The son of former Maryland governor Marvin Mandel was indicted by a federal grand jury today on charges of conspiring to distribute narcotics, using forged prescriptions to obtain narcotics and distributing narcotics.

The eight-count indictment charges that Gary Steven Mandel, 40, a Baltimore lawyer, conspired with a Middle River, Md., woman, Katherine Ann Harris, to obtain physician prescriptions enabling him to acquire thousands of tablets of Dilaudid, a narcotic painkiller.

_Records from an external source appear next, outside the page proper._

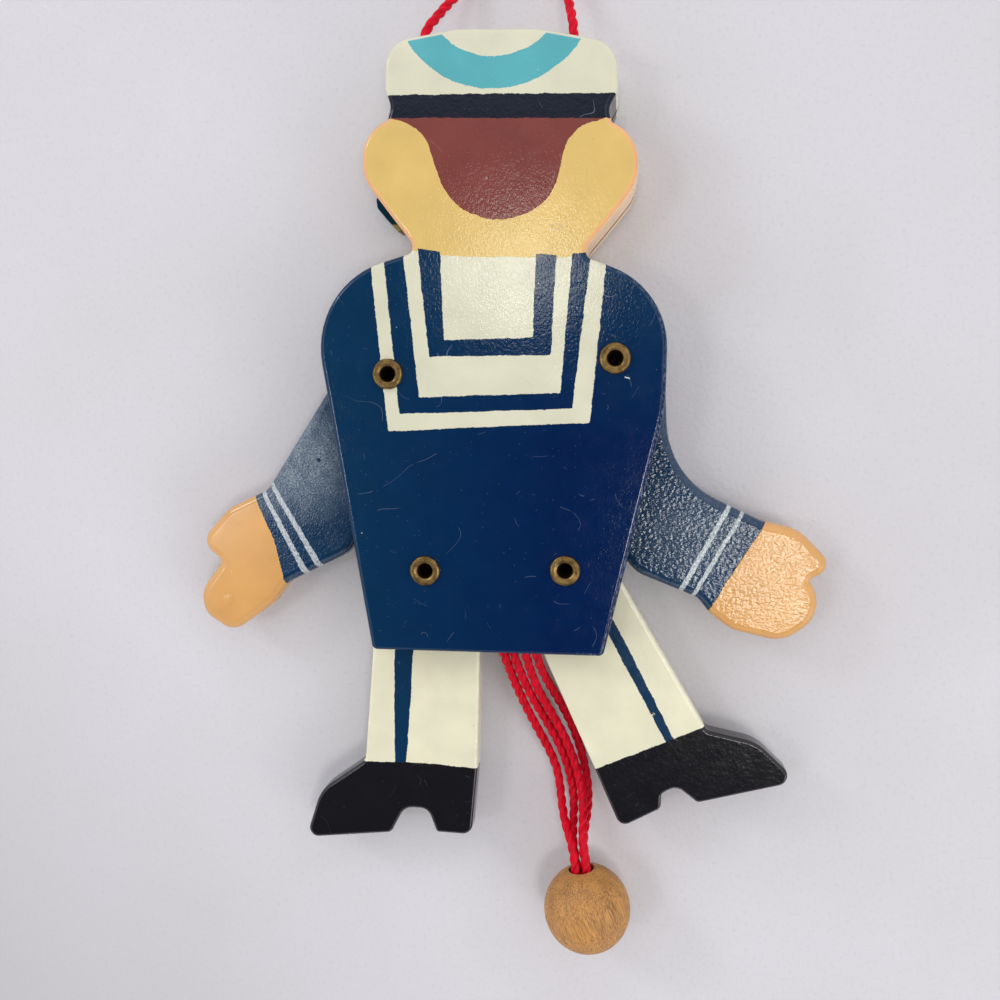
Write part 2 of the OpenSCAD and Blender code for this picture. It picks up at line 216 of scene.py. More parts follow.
# Smooth curve through the route, straight over its first and last stretch, as points at an even step
def smoothPath(route, step):
    knots = route[1:-1]
    gaps = np.linalg.norm(np.diff(knots, axis=0), axis=1)
    count = len(knots)
    matrix = np.zeros((count, count))
    target = np.zeros((count, 3))
    matrix[0, 0] = matrix[-1, -1] = 1
    target[0], target[-1] = [end / np.linalg.norm(end) for end in (route[1] - route[0], route[-1] - route[-2])]
    for i in range(1, count - 1):
        before, after = gaps[i - 1], gaps[i]
        matrix[i, i - 1:i + 2] = after, 2 * (before + after), before
        coming, going = (knots[i] - knots[i - 1]) / before, (knots[i + 1] - knots[i]) / after
        target[i] = 3 * (after * coming + before * going)
    slopes = np.linalg.solve(matrix, target)
    path = [route[0]]
    for i in range(count - 1):
        for s in np.linspace(0, 1, cordSpec["perStretch"], endpoint=False):
            path.append((2 * s**3 - 3 * s**2 + 1) * knots[i] + (s**3 - 2 * s**2 + s) * gaps[i] * slopes[i]
                        + (3 * s**2 - 2 * s**3) * knots[i + 1] + (s**3 - s**2) * gaps[i] * slopes[i + 1])
    path = np.array(path + [knots[-1], route[-1]])
    along = np.concatenate([[0], np.cumsum(np.linalg.norm(np.diff(path, axis=0), axis=1))])
    even = np.linspace(0, along[-1], round(along[-1] / step) + 1)
    return np.stack([np.interp(even, along, path[:, k]) for k in range(3)], axis=1), along[-1]


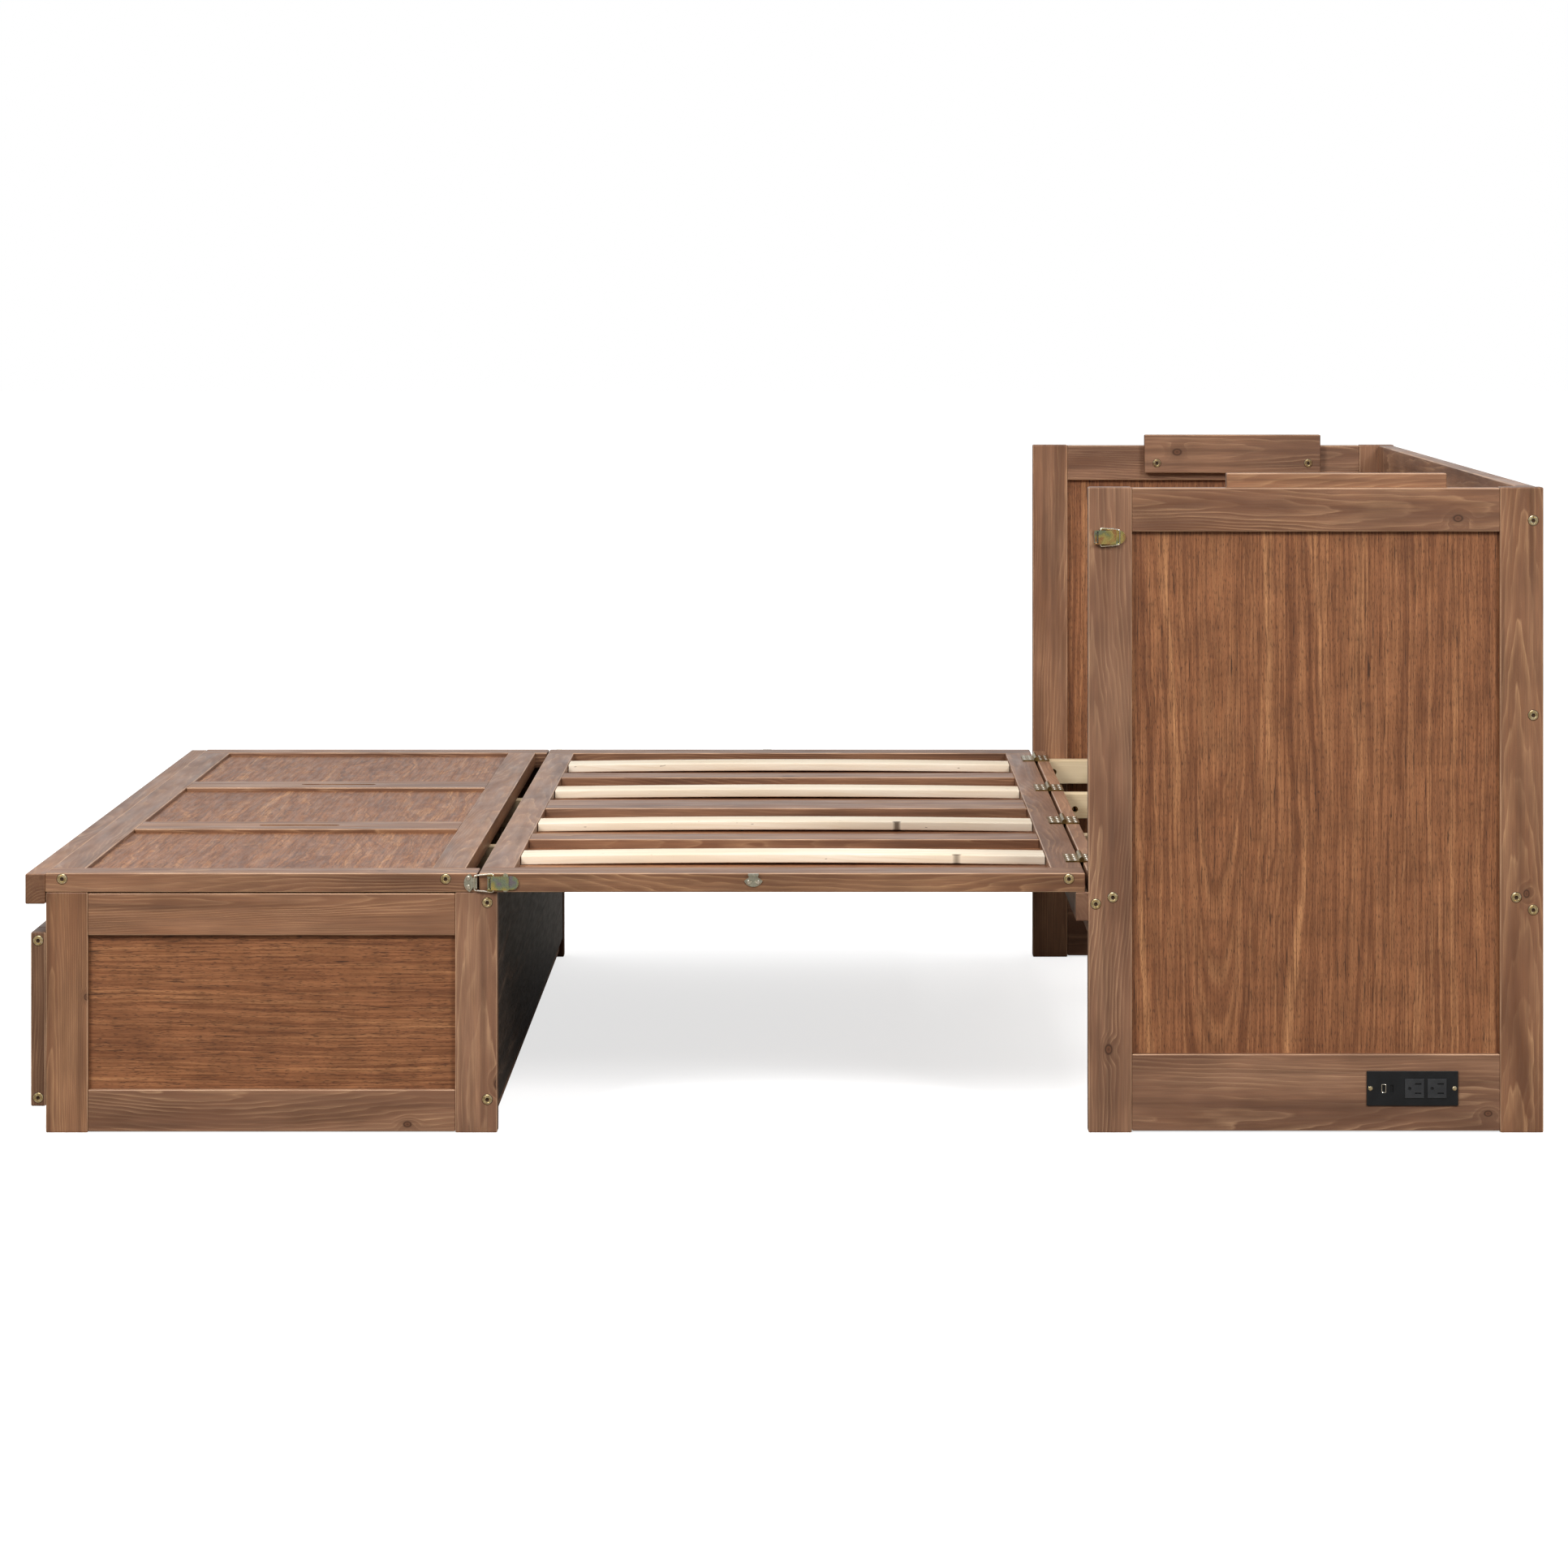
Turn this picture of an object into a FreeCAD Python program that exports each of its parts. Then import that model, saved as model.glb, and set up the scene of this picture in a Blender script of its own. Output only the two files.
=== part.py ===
import FreeCAD, Part
import math
import os
import re

# A cabinet bed, opened out. +X points to the head end, +Y away from the viewer, +Z up, and
# the origin is on the floor under the middle of the whole bed.  The head cabinet is fixed.
# A slatted platform is hinged to it, and its other end rests on a foot box with a lid and
# a drawer.  The near and the far side are mirror images about the plane Y = 0.

SIZES = {
    # the whole bed
    "bed_width": 1600,            # outer width of every section
    "platform_top": 352,          # height of the mattress surface
    "platform_thick": 26,         # thickness of the hinged platform and of the lid
    "edge_round": 2,              # rounding along the edges of every board
    "panel_thick": 6,             # veneered panels
    "panel_inset": 9,             # step from a frame's face down to its panel
    "panel_tongue": 8,            # part of a panel's edge that is held in the frame
    "panel_float": 0.5,           # play of a panel in its groove
    "side_thick": 26,             # frames of the cabinet and of the foot box
    "slack": 0.3,                 # running clearance between parts that slide
    # head cabinet
    "cabinet_depth": 617,
    "cabinet_height": 875,
    "stile_width": 59,
    "top_rail_width": 59,
    "bottom_rail_width": 104,
    "foot_clear": 2.5,            # bottom rail above the feet of the stiles
    "rail_drop": 1,               # top rail below the top of the stiles
    "back_thick": 24,
    "back_inset": 2,
    "back_rail_width": 90,
    "back_bottom": 257,
    "back_mid_width": 60,
    # boards that locate the stacked foot box
    "locator_length": 300,
    "locator_width": 65,
    "locator_rise": 18,
    "locator_thick": 18,
    "locator_shift": 31,          # centre of the board behind the middle of the cabinet
    "locator_bolt_end": 21,
    "locator_bolt_up": 16.5,
    # head platform
    "beam_thick": 20,
    "beam_height": 84,
    "joist_width": 30,
    "joist_height": 40,
    "slat_thick": 13,
    "slat_width": 62,             # slats of the head platform and of the hinged platform
    "head_slat_start": 118,       # first cross slat behind the front of the cabinet
    "head_slat_end": 19,          # last cross slat in front of the back
    "ledger_thick": 17,
    "ledger_height": 39,
    # power unit
    "plate_long": 124,
    "plate_high": 47,
    "plate_thick": 2.5,
    "plate_from_back": 116,       # right end of the plate from the back of the cabinet
    "plate_bottom": 37,
    "housing_long": 106,
    "housing_high": 38,
    "housing_deep": 42,
    "outlet_size": 26,
    "outlet_rise": 1.5,
    "outlet_pitch": 30.5,
    "outlet_start": 51.5,         # first outlet from the left end of the plate
    "usb_start": 19.5,            # first port from the left end of the plate
    "usb_high": 12.5,
    "usb_wide": 7,
    "usb_pitch": 11,
    "usb_rim": 1.3,
    "usb_deep": 2,
    "blade_spacing": 12.7,        # between the two blade slots of an outlet
    "blade_long": 8.8,
    "blade_wide": 2,
    "blade_start": 13.5,          # slots from the left side of the outlet
    "earth_radius": 2.4,
    "earth_start": 6.3,
    # hinged platform
    "middle_length": 822,
    "hinge_gap": 4.5,             # between the hinged platform and the cabinet
    "lid_gap": 2,                 # between the lid and the hinged platform
    "middle_rail_width": 60,
    "middle_end_width": 44,
    "cross_rail_width": 66,
    "centre_rail_width": 110,
    "slat_end_gap": 4,
    # hinges
    "leaf_long": 76,
    "leaf_wide": 20,
    "leaf_thick": 2,
    "knuckle_radius": 3.5,
    "pin_radius": 1.6,
    "pin_play": 0.05,
    "hinge_outer": 648,           # outer hinges from the middle of the bed
    "hinge_inner": 213,
    # lid of the foot box
    "lid_length": 586,
    "lid_rail_width": 54,
    "lid_stile_width": 46,
    "lid_mid_width": 90,
    "lid_slot_gap": 20,           # open slot in the lid beside the hinged platform
    "lid_panel_inset": 6,
    "grip_long": 118,
    "grip_wide": 14,
    "strip_thick": 27,
    "strip_height": 41,
    "strip_drop": 1,
    # foot box
    "box_depth": 612,
    "box_clear": 1,
    "box_stile_width": 57,
    "box_rail_width": 57,
    "box_rail_drop": 1.5,
    "box_back_thick": 6,
    "box_back_inset": 2,
    "box_back_bottom": 33,
    "box_cross_thick": 20,
    "box_foot_clear": 9,
    "support_width": 26,
    "support_height": 45,
    "support_shift": 26,          # support rails outside the thirds of the width
    # drawer
    "drawer_front_thick": 20,
    "drawer_front_bottom": 36,
    "drawer_front_height": 236,
    "drawer_front_frame": 46,
    "drawer_panel_inset": 6.3,
    "drawer_board": 14,
    "drawer_side_gap": 4,
    "drawer_side_height": 160,
    "drawer_depth": 560,
    "drawer_floor_thick": 6,
    "drawer_floor_up": 6,
    "runner_bottom": 58,
    "runner_width": 24,
    "runner_end": 6,              # runner from the front and from the rear rail
    "runner_height": 18,
    # bolts with a flat round head and a hexagon socket
    "head_radius": 6.8,
    "head_height": 3,
    "head_proud": 1,
    "shank_radius": 3,
    "bolt_bite": 30,              # bolt inside the second board that it holds
    "top_bolt_up": 18,            # bolts in the edges of the platform and the lid
    "locator_bolt_bite": 16,
    "drawer_bolt_inset": 11.5,    # bolts from the ends of the drawer front's stiles
    "socket_radius": 2.6,
    "socket_depth": 2.2,
    "hole_play": 0.15,
    "barrel_radius": 4.8,
    "barrel_length": 14,
    "barrel_depth": 22,           # barrel nut from the end of its joist
    "barrel_below": 5,            # barrel nut below the middle of its joist
    "joist_bolt_front": 33,       # bolts of the side joists from the ends of the cabinet
    "joist_bolt_back": 37,
    "box_bolt_inset": 13.5,
    "box_bolt_low": 45,
    "box_bolt_high": 14,
    # draw latches
    "latch_plate": 1.2,           # sheet metal thickness
    "latch_pin_out": 5.5,         # lever pin from the wood
    "latch_pin_radius": 1.2,
    "latch_ear_out": 7.8,         # outer side of the base's ears from the middle
    "latch_ear_radius": 2.4,
    "latch_base_long": 32,
    "lug_radius": 3.5,
    "lug_along": 22,
    "lug_across": 9.2,
    "lever_half": 9.3,            # half the width of the lever
    "lever_body_start": 3,
    "lever_body_end": 27,
    "lever_out": 9.5,
    "lever_end": 40,
    "tab_out": 2.7,
    "bail_wire": 1,               # radius of the bail's wire
    "bail_pivot": 6,              # bail pivot from the lever pin, along the lever
    "bail_out": 4,                # bail pivot from the wood
    "bail_long": 26,
    "bail_half_wide": 12.4,
    "bail_half_narrow": 10,
    "bail_bend": 2.5,
    "strike_plate": 1.5,
    "strike_wall": 2.5,
    "strike_out": 6.5,
    "strike_wide": 14.3,
    "strike_neck": 11.5,
    "strike_neck_long": 2.5,
    "strike_fan": 18,
    "strike_fan_side": 10,
    "strike_fan_half": 12.5,
    "latch_below_top": 67.5,      # cabinet's latches below the top of the cabinet
    "strike_edge": 0.4,           # that strike below the platform's top
}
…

The indictment also charges that Mandel, a graduate of the University of Maryland law school, used prescriptions from physicians and forged prescription forms to obtain Dilaudid tablets from pharmacies in the Baltimore-Washington area.

Mandel and Harris "distributed quantities of these Dilaudid tablets to others in return for money and other consideration," the indictment charges.

Mandel's lawyer, Paul R. Kramer, said that his client "had become clinically addicted on Dilaudid" when he took the drug under a doctor's care after "a series of very painful back operations" during the late 1970s.

"All medication he got was pursuant to authorization of his doctor, and he denies any sale or distribution of these pills," Kramer said. "They are gotten for his own addiction or his own needs."

Kramer, who termed the indictment "an unfortunate situation," described Harris as a "former friend" of Mandel.

Dilaudid, a highly addictive drug taken orally or injected, is a Schedule II narcotic under federal law, meaning that it is one of a class of drugs -- including morphine, opium, and Demerol -- that can be prescribed for medical purposes but that present the highest risk of abuse next to Schedule I narcotics, such as heroin, which are deemed to have no legitimate medical use.

The drug is commonly used by addicts as a substitute for heroin, and can have a street value of $40 for a 4-milligram tablet.

Mandel, contacted by telephone this afternoon at his law office, said he had not heard of the indictment and declined to comment on it.

The alleged conspiracy, according to the indictment, lasted from August 1982 through last September.

Besides the conspiracy count, the indictment charges Mandel with three counts of distribution of Dilaudid and four counts of using a forged prescription to obtain the drug.

The four forged prescriptions alleged in the indictment, dated between Aug. 19 and Sept. 12 and for a total of 118 tablets, were written on forms bearing the name of a Chevy Chase physician.

The maximum penalty for conspiring to distribute or distributing Dilaudid is 15 years in prison and a $25,000 fine. The maximum penalty for obtaining the drug by means of a forged prescription is four years in prison and a $30,000 fine.